Watching kids walk home from school yesterday brought back memories of my first day back to school with the summer fading away as the new school year begins as it has every fall before it. Walking home from school with your friends was always an adventure. My walk was a two mile maze of crossing streets, cutting through yards, going over the railroad tracks, hopping two fences, running from one dog and arriving at home with time to play outside for a while before my mother called me in. Ah yes, fond memories. The only similarity between those kids walkng home from school yesterday and my days walking home from school was the part where they walked. Most were attached to cell phones either talking to someone, texting someone, or reading an incoming text message. It’s a good thing the monkey bars and bike racks have all been torn down or a kid could get hurt falling over one while texting. All this back to school excitement after a wild and crazy summer of playing hot new video game releases will certainly create some memorable stories to tell their grandchildren.

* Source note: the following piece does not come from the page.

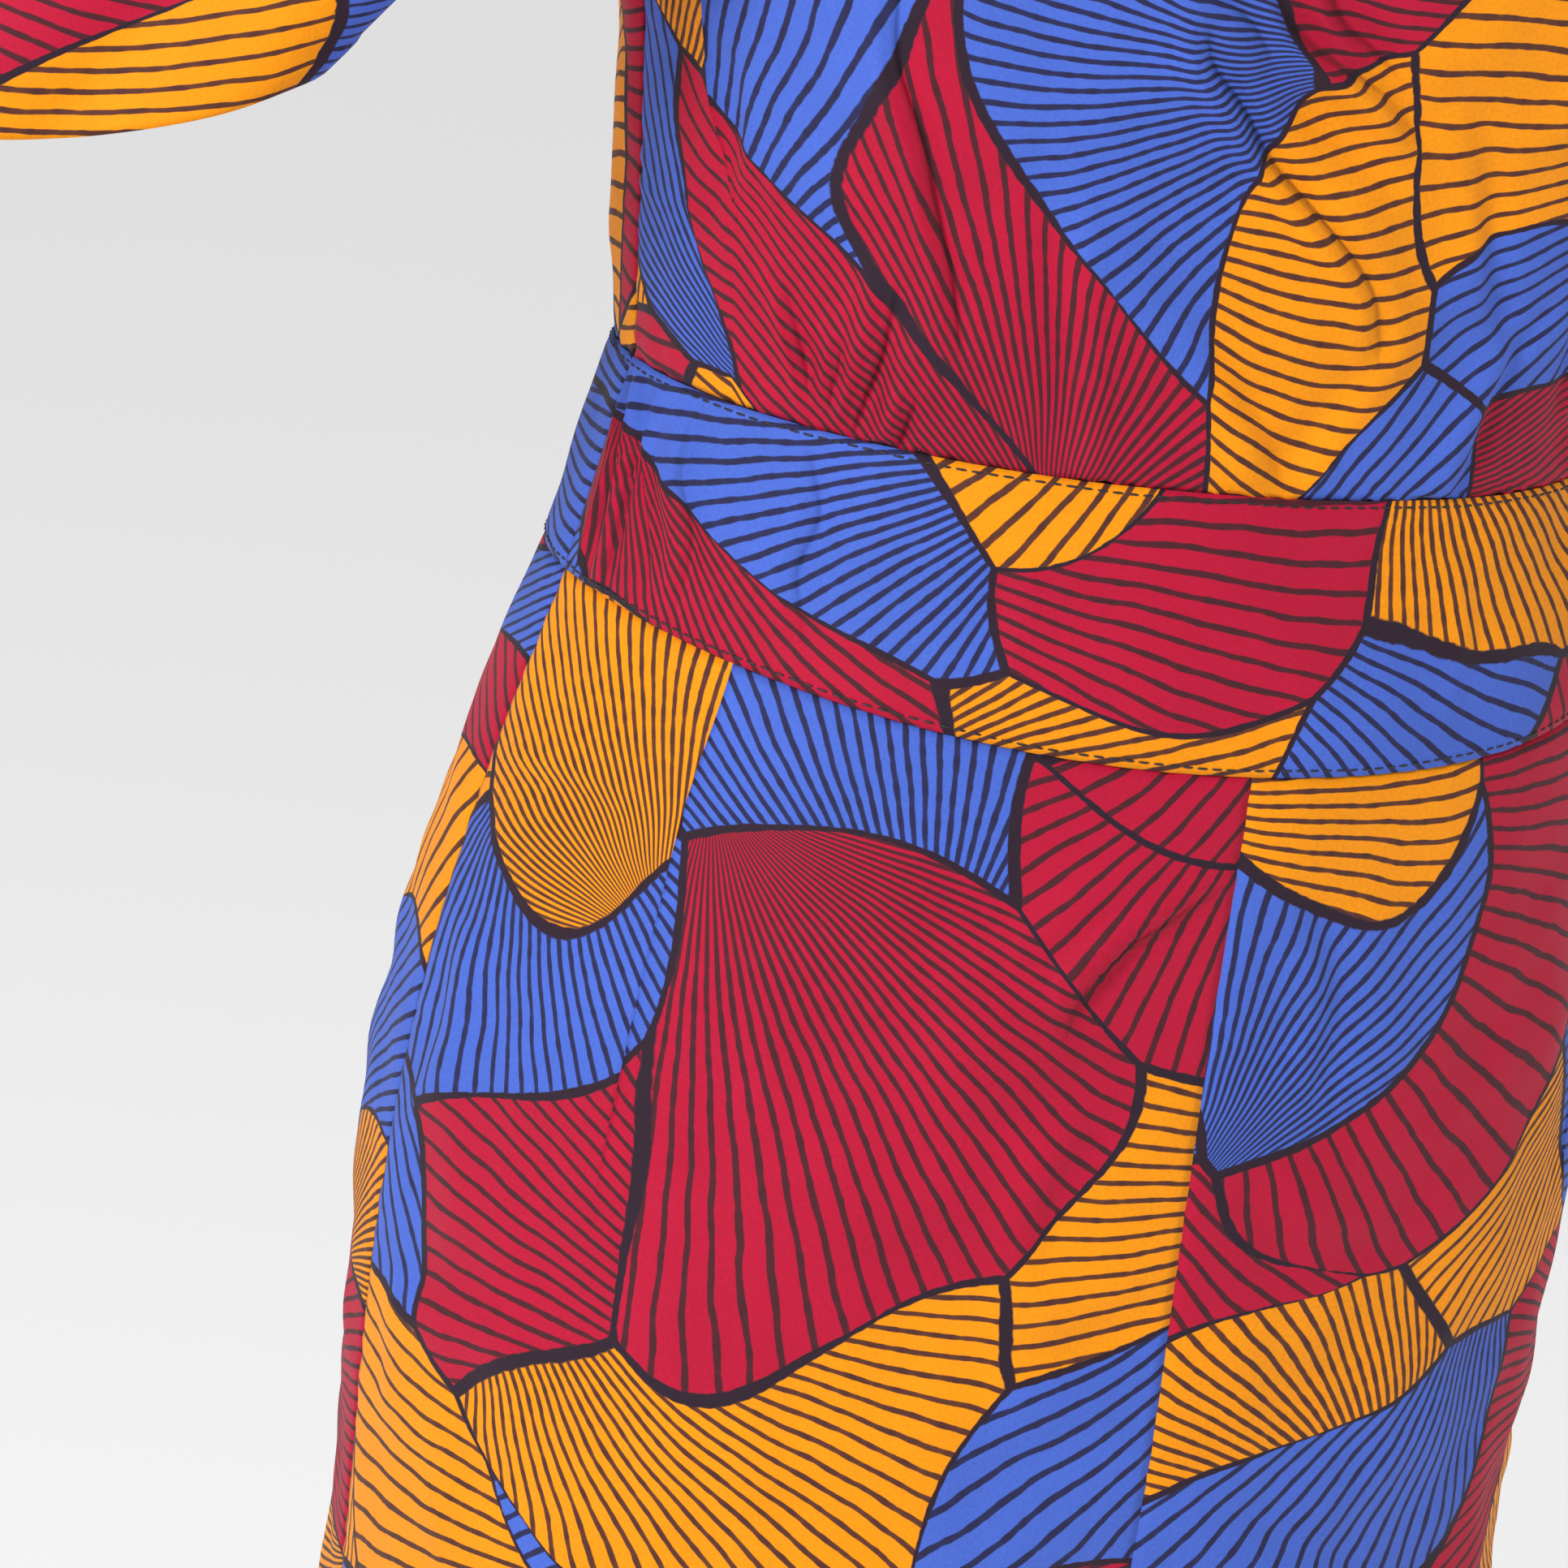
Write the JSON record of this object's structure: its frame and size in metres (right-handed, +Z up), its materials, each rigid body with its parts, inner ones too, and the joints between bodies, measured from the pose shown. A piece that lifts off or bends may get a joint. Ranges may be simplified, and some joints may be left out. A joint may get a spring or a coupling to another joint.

Here are some of my fond childhood memories. I’m sure some of you lucky enough to be born in the 50s, 60s, and 70’s will be brought back to a simpler time and a slower pace where we survived being born to mothers who smoked and/or drank while they carried us and went to schools made of asbestos.
Our baby cribs were covered with bright colored lead-based paints and we had no childproof lids on medicine bottles, doors or cabinets and when we rode our bikes, we had no helmets or shoes, not to mention, the risks some of us took hitchhiking as we got older.
As children, we would ride in the front seat of the car with no seat belts or air bags.
We drank water from the garden hose and NOT from a bottle.
Take away food was limited to pizza places and ice cream parlors.
There were no snacks between meals and, somehow we didn’t starve to death!
We shared one soda with four friends, from one bottle and NO ONE actually died from this.
We could collect old drink bottles and cash them in at the corner store and buy fire crackers to blow up bugs with.
We ate cupcakes, white bread and real butter and drank soft drinks with sugar in it, but we weren’t overweight because……
WE WERE ALWAYS OUTSIDE PLAYING!!
We would leave home in the morning and play all day, as long as we were back when the streetlights came on.
No one was able to reach us all day. And we were O.K.
We would spend hours building our go-carts out of scraps and then ride down the hill, only to find out we forgot the brakes. We built tree houses and played in the dirt with matchbox cars.
We did not have Playstations, Nintendo’s, X-boxes, IPods, no videogames at all, no 99 channels on cable, no video tape or DVD movies, no surround sound, no cell phones, no personal computers, no Internet or Internet chat rooms……….WE HAD FRIENDS and we went outside and found them!
We fell out of trees, got cut, broke bones and teeth and there were no lawsuits from these accidents.
We ate worms and mud pies made from dirt, and the worms did not live in us forever.
You only got gifts on your birthday and at Christmas…….no really!
We made slingshots when we were eight and were given BB guns for our 10th birthdays.
We drank milk laced with plutonium from cows that had eaten grass-covered in nuclear fallout from the atomic testing during the 50’s and 60’s
We rode bikes or walked to a friend’s house and knocked on the door or rang the bell, or just yelled out the window for them! We did not have scheduled pre-planned and pre-approved play dates.
Teams had tryouts and not everyone made the team. Those who didn’t had to learn to deal with disappointment. Imagine that!!
The idea of a parent bailing us out if we got in trouble or broke the law was unheard of. They actually sided with the law!
Our generation has produced some of the best risk-takers, problem solvers and inventors ever! The past 70 years have been an explosion of innovation and new ideas. We had freedom, failure, success and responsibility, and we learned HOW TO DEAL WITH IT ALL! We had the luck to grow up as kids, before the government regulated our lives for our own good.
These kinds of memories kind of make you want to run through the house with scissors, doesn’t it?! Go for it.